You promised me you will give us more time together,- Sayuri responds.
Your sacrifice is your true love. Lovers are not eternal, but love is,- he says with deep compassion in his eyes.
My interpretation is that Sayuri/Ushna made a deal with Yeti that she would give in and help him restore nature’s balance. She would return to where she came from, retrieve her immortality, and have to exist eternally with the memory of her true love. In return, she asked Yeti to help Jalan get into the Valley of Flowers (or Pure Land of Amida Buddha), which he supposedly can do as Boddhistava. This is why Sayuri asked Jalan to drink the Elixir of Immortality despite knowing that he would turn mortal again. Knowing what it meant, she was upset seeing Yeti give the symbolic flower to Jalan.
“Valley of Flowers” is truly a masterpiece of cinema. Surprisingly, it was made with a budget of only around six million dollars, which you would never guess while watching it. Moreover, what is “awe inspiring” is the fact that it was shot in the Himalayas, requiring the international crew to live in tents for weeks. They also made some of the highest shots in film history (see making of “Valley of Flowers”).

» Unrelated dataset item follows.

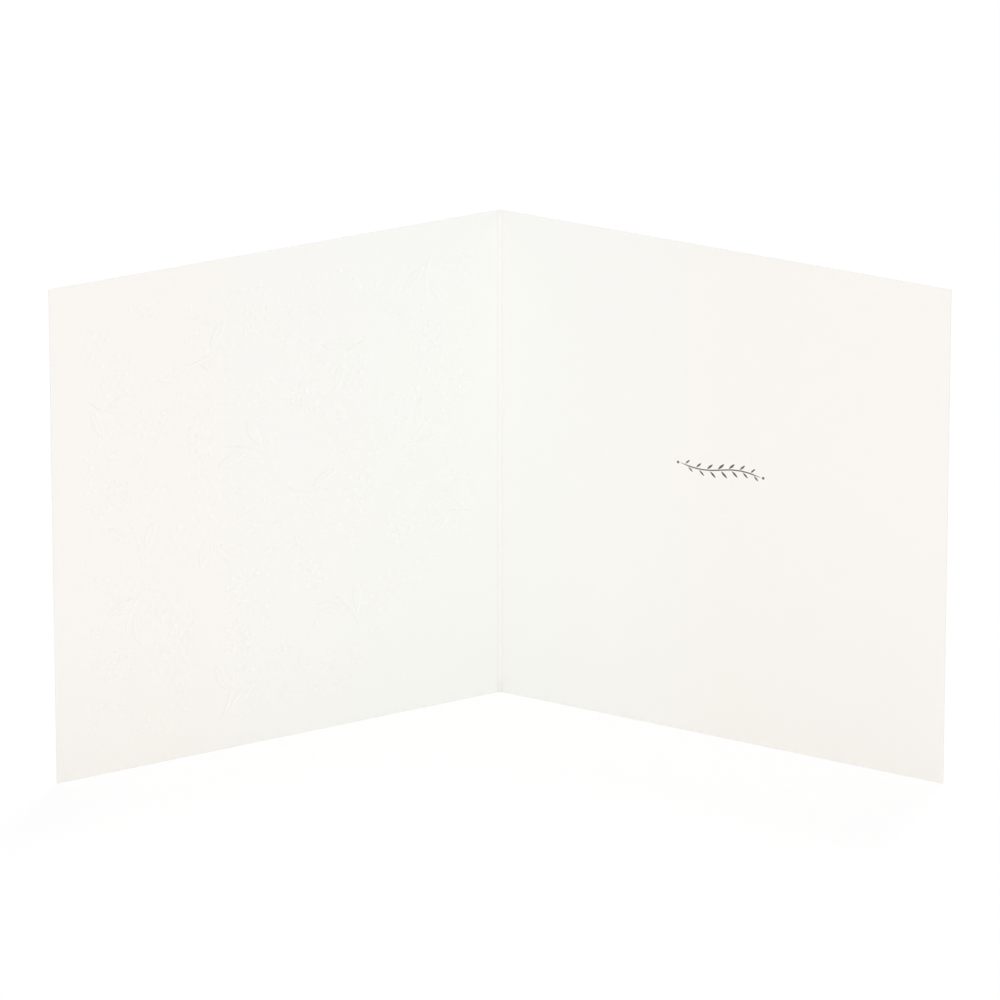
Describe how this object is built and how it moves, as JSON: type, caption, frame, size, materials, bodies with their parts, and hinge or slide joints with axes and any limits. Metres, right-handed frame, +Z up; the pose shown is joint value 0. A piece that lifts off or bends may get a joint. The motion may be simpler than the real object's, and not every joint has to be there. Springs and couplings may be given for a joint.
{
  "type": "greeting card",
  "caption": "Square greeting card of one folded sheet, standing open, with a blind-pressed relief of sprigs on its front panel.",
  "frame": {"origin": "middle of the box's base, on the surface that the card stands on, midway between the fold and the free edges", "axes": "+X from the front panel to the back panel, +Y from the open side to the fold, +Z up along the fold"},
  "size_m": [0.2568, 0.0782, 0.15],
  "materials": {
    "board": "matte"
  },
  "bodies": {
    "root": {"card": "board"}
  },
  "joints": []
}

I express my deepest respect to self-taught filmmaker, Pan Nalin. His incredible vision and determination made his dream project happen even with all the difficulties that arose.
While Hollywood films usually teach us “true love conquers all,” “Valley of Flowers” has a different perspective on the topic coming from the rationale of a different culture. It is helpful to understand the basic ideas of Buddhist philosophy in order to understand a lot of the plot turns in the film, but it is not necessary to know all the details to enjoy the film. I truly hope that Pan Nalin will make more films in the future, both to watch them and for the attention they will bring to “Valley of Flowers.” It would be such a loss if this gem of cinema remains hidden in obscurity.